═════ DATA LINES

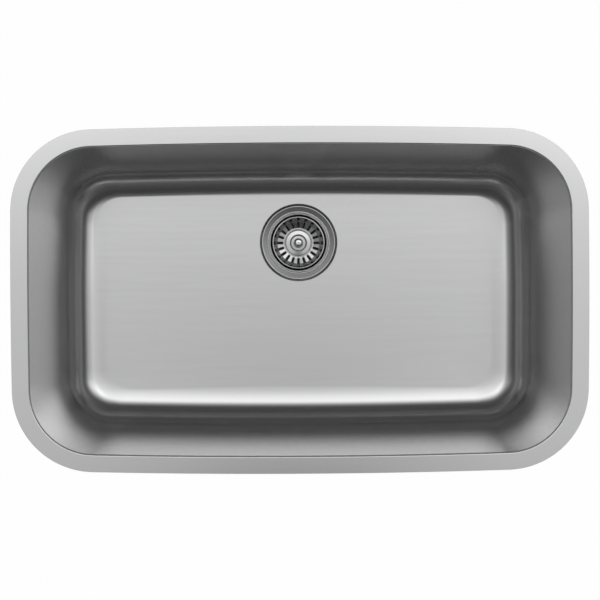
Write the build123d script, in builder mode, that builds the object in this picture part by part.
"""Single-bowl undermount kitchen sink in stainless steel, with its basket strainer drain.

The origin is the centre of the bowl's mouth, in the plane of the rim's top face, which is the face that
seals against the underside of a worktop. +X runs along the length, +Y points to the back, +Z up.
The drain's own heights are measured from the pressed seat that its flange sits in.
All sizes are in millimetres.
"""

import os
from math import atan2, cos, hypot, pi, radians, sin, sqrt, tan

from build123d import *

# ---------------------------------------------------------------- the pressed bowl
overall_length = 762.0  # 30 in over the rim, at the crown of its slightly bowed sides
overall_width = 458.0  # 18 in over the rim
bowl_depth = 229.0  # 9 in from the rim's top face to the floor beside the drain
sheet = 1.2  # 18 gauge
rim_width = 23.5
rim_corner = 108.0  # outer corner radius of the rim
long_side_bow = 3.7  # how far the long sides' crown stands out from their ends
short_side_bow = 0.8
lip_radius = 2.6  # the rounded step from the rim into the bowl
draft = 5.8  # degrees that the walls lean in
floor_radius = 38.0  # the cove between walls and floor
floor_fall = 1.0  # how far the floor falls from its border to the drain
floor_border = 2.0  # the level border inside the cove
drain_inset = 148.0  # from the rim's back edge to the drain's axis
recess_depth = 3.0  # the pressed seat that takes the drain's flange
recess_slope = 0.6  # run of the recess's sloping wall
recess_clearance = 1.0  # around the drain's flange
drain_hole_radius = 44.45  # 3-1/2 in hole

# ---------------------------------------------------------------- sound-deadening pads
pad_thickness = 3.0
pad_corner = 12.0
floor_pad_inner = 85.5  # from the middle of the length to the large floor pads
floor_pad_end_gap = 92.0  # from the rim's ends to the large floor pads
floor_pad_side_gap = 105.0  # from the rim's long sides to the floor pads
front_pad_length = 120.0
front_pad_drain_gap = 89.0  # from the drain's axis to the pad in front of it
wall_pad_top = 52.0  # below the rim
wall_pad_foot = 85.0  # above the floor
long_pad_gap = 171.0  # from the rim's ends to the pads on the long walls
end_pad_gap = 133.5  # from the rim's long sides to the pads on the end walls
layer_top = 10.0  # the layer that the wall pads are cut from starts below the rim

# ---------------------------------------------------------------- strainer body in the drain hole
flange_radius = 57.15  # 4-1/2 in flange
flange_rise = 3.4  # the flange's crown above the seat
flange_crown_inset = 3.75  # from the flange's edge in to its crown
flange_edge = 0.9  # height of the flange's upright edge
flange_seal_thickness = 1.0
flange_seal_inner = 48.0
flange_seal_margin = 1.6  # the seal stops short of the flange's edge
body_bore = 41.4
body_wall = 1.2
ridge_inset = 4.2  # from the bore out to the crest where the flange turns down
body_straight_depth = 28.0  # from the seat down to where the body narrows
body_seat_depth = 40.0  # the flat seat that the stopper closes on
thread_height = 0.6
thread_pitch = 1.8
thread_top = 4.0  # first crest below the seat
thread_count = 11
thread_clearance = 0.15

# under the bowl
gasket_thickness = 3.5
gasket_radius = 56.0
friction_washer_thickness = 0.8
friction_washer_radius = 55.0
locknut_height = 12.0
locknut_flange = 3.0
locknut_flange_radius = 53.5
locknut_body_radius = 48.5
locknut_lugs = 6
locknut_lug_width = 9.0
locknut_lug_reach = 4.5

# ---------------------------------------------------------------- outlet
outlet_bore = 20.5
spud_collar = 0.9  # wall of the collar that is staked into the body's foot
spud_radius = 23.9  # over the thread for 1-1/2 in slip joints
spud_thread_pitch = 2.2
spud_flange_radius = 27.0
spud_flange_thickness = 2.5
spud_length = 22.0  # from the stopper's seat to the spud's lower end
tail_radius = 19.05  # 1-1/2 in tube
tail_wall = 0.8
tail_length = 101.6  # 4 in
tail_flange_radius = 23.0
tail_flange_thickness = 1.4
tail_root_step = 0.4  # the tube is a little thicker where it turns out into the flange
tail_root_margin = 0.4  # and that stretch ends just below the coupling nut
tail_washer_thickness = 2.0
coupling_wall = 3.4
coupling_cover = 14.0  # how far the nut reaches up over the spud
coupling_lip = 2.6
coupling_ribs = 8
coupling_rib_width = 5.0
coupling_rib_height = 2.2

# ---------------------------------------------------------------- the crossbar that catches the post
crossbar_arms = 3
crossbar_arm_width = 2.4
crossbar_depth = 6.0
crossbar_hub_radius = 7.5
crossbar_clearance = 1.3  # left under the basket's nut when the drain is closed
catch_clearance = 0.08

# ---------------------------------------------------------------- basket: cup, hub cap, post, knob, stopper
basket_travel = 6.0  # how far the raised basket drops to close the drain
stopper_gap = 0.3  # left under the stopper when the drain is closed
stopper_thickness = 4.0
stopper_radius = 26.0
stopper_washer_radius = 13.0
stopper_washer_thickness = 1.0
nut_across_flats = 10.0
nut_thickness = 4.0
post_radius = 3.0
post_tip_radius = 2.2
post_clearance = 0.08  # the cup turns on the post
running_gap = 0.15  # above and below the turning cup
cup_sheet = 0.8
cup_rim_radius = 39.2
cup_rim_lip = 2.2
cup_depth = 26.0
cup_shoulder_radius = 33.4  # where the wall turns into the slotted cone
cup_shoulder_height = 2.6
cup_shoulder_turn = 3.5  # the rounding between wall and cone
cup_floor_radius = 22.6
slot_count = 20
slot_width = 2.8
slot_inner = 22.6
slot_outer = 32.0
hub_cap_radius = 21.0
hub_cap_height = 2.7  # its middle above the cup's floor
hub_cap_crown = 0.8  # its shoulder above its middle
hub_step_radius = 12.2
hub_cap_sheet = 0.9
knob_radius = 6.8
knob_neck = 3.9
knob_flat_radius = 4.2  # the ball is flatter inside this
knob_flat_rise = 0.55
knob_collar_radius = 7.4
knob_height = 20.2  # from the hub cap to the knob's crown
knob_socket = 9.0  # how deep the post screws into the knob
catch_radius = 3.9
catch_waist = 3.3
catch_head = 5.0  # the spring catch above the crossbar
catch_tail = 3.0  # and below it
catch_slit = 0.7

os.makedirs("parts", exist_ok=True)

seat_z = -(bowl_depth + recess_depth)
drain_y = overall_width / 2 - drain_inset
drain_axis = Axis((0, drain_y, 0), (0, 0, 1))
drain_section = Plane(origin=(0, drain_y, seat_z), x_dir=(1, 0, 0), z_dir=(0, -1, 0))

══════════

__DIRECTIVE__
Return exactly the leading lines of the listing, stopping after the line in which "from build123d import *" occurs.

__FULL OUTPUT__
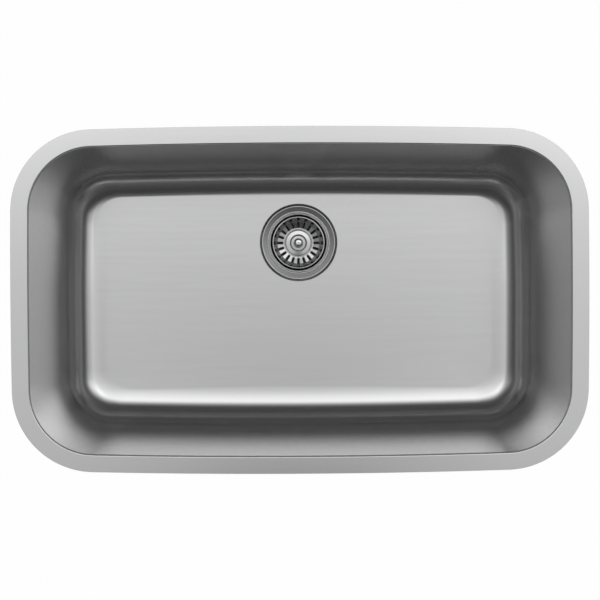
Write the build123d script, in builder mode, that builds the object in this picture part by part.
"""Single-bowl undermount kitchen sink in stainless steel, with its basket strainer drain.

The origin is the centre of the bowl's mouth, in the plane of the rim's top face, which is the face that
seals against the underside of a worktop. +X runs along the length, +Y points to the back, +Z up.
The drain's own heights are measured from the pressed seat that its flange sits in.
All sizes are in millimetres.
"""

import os
from math import atan2, cos, hypot, pi, radians, sin, sqrt, tan

from build123d import *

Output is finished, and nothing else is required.